Kathmandu: Conservationists have condemned new regulations allowing operation of hydropower projects and hotels in protected areas, arguing they threatened to damage the habitats of tigers and other endangered animals.

According to a news report published by AFP, a fifth of Nepal’s total lands have been designated as protected areas established to forbid infrastructure projects that could damage the environment.

Nepal has been praised worldwide for combating poachers and conserving wildlife, allowing it to bring several animal species back from the brink of local extinction, the report added.

However, the government enacted an ordinance last month allowing it to approve infrastructure projects in national parks, forests and other conservation areas.

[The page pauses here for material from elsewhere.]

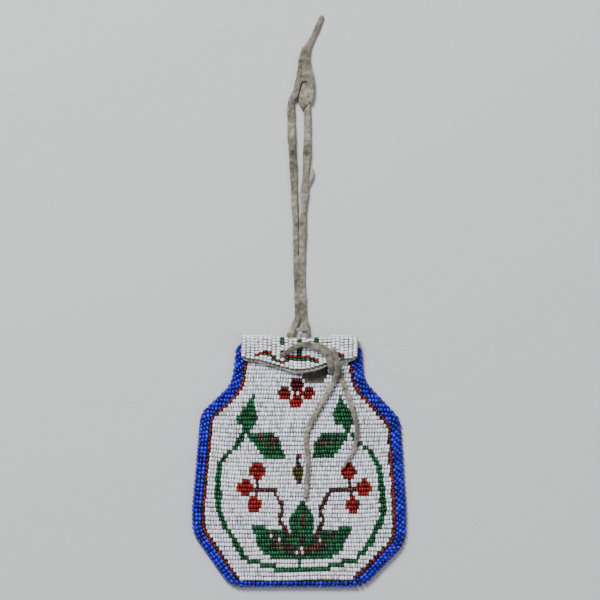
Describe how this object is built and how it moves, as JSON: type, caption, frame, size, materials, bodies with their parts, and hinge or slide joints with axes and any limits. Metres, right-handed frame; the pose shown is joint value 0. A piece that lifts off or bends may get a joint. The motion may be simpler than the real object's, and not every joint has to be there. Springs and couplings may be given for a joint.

"The number of endangered tigers and one-horned rhinos in the country have thrived because of these protected areas as they found a favourable environment," Rampreet Yadav, a wildlife conservationist, told AFP.

"This decision allowing construction of infrastructure will surely impact their habitat."

Yadav, who is also the former chief conservation officer of Chitwan National Park, Nepal's most important conservation area, said the decision was driven by the "vested interests of political leaders".

"We will have nothing to show and give our next generation," he said.

Nepal's protected habitat laws have seen the country triple the local tiger population to 355 since 2010, while the number of one-horned rhinoceros also rose to 752 in 2021 from around a hundred in the 1960s, AFP reported, adding, “It also nearly doubled its forest cover between 1992 and 2016 after rampant logging.”

Nepal has shown a strong commitment to enhancing its hydropower industry following a significant surge in dam construction since the beginning of the century, resulting in an installed capacity exceeding 3,300 megawatts. In January, Nepal inked a deal with India to export 10,000 megawatts of hydroelectricity over the next decade, to meet the energy demands of its power-hungry neighbor. In addition, Bangladesh is also keen to purchase clean energy from Nepal.

Similarly, tourism is also a major source of income for Nepal, which saw a million foreign visitors last year after a post-pandemic bounceback, and investments are being made in hotels and airports to cater to the needs of the travellers.

Environment ministry spokesperson Badri Raj Dhungana told AFP that the new regulations had been introduced to bring a balance between environmental protection and development.

"They will not be constructed in very sensitive areas. We will need a work plan with proper mapping," he said.

But according to AFP, Padma Bahadur Shrestha, a lawyer specialising in litigation aimed at nature protection, said the decision showed the government was set on casting aside environmental concerns in its rush for development.

"It wants to destroy Nepal's biodiversity to make new infrastructure," AFP quoted Shrestha as saying.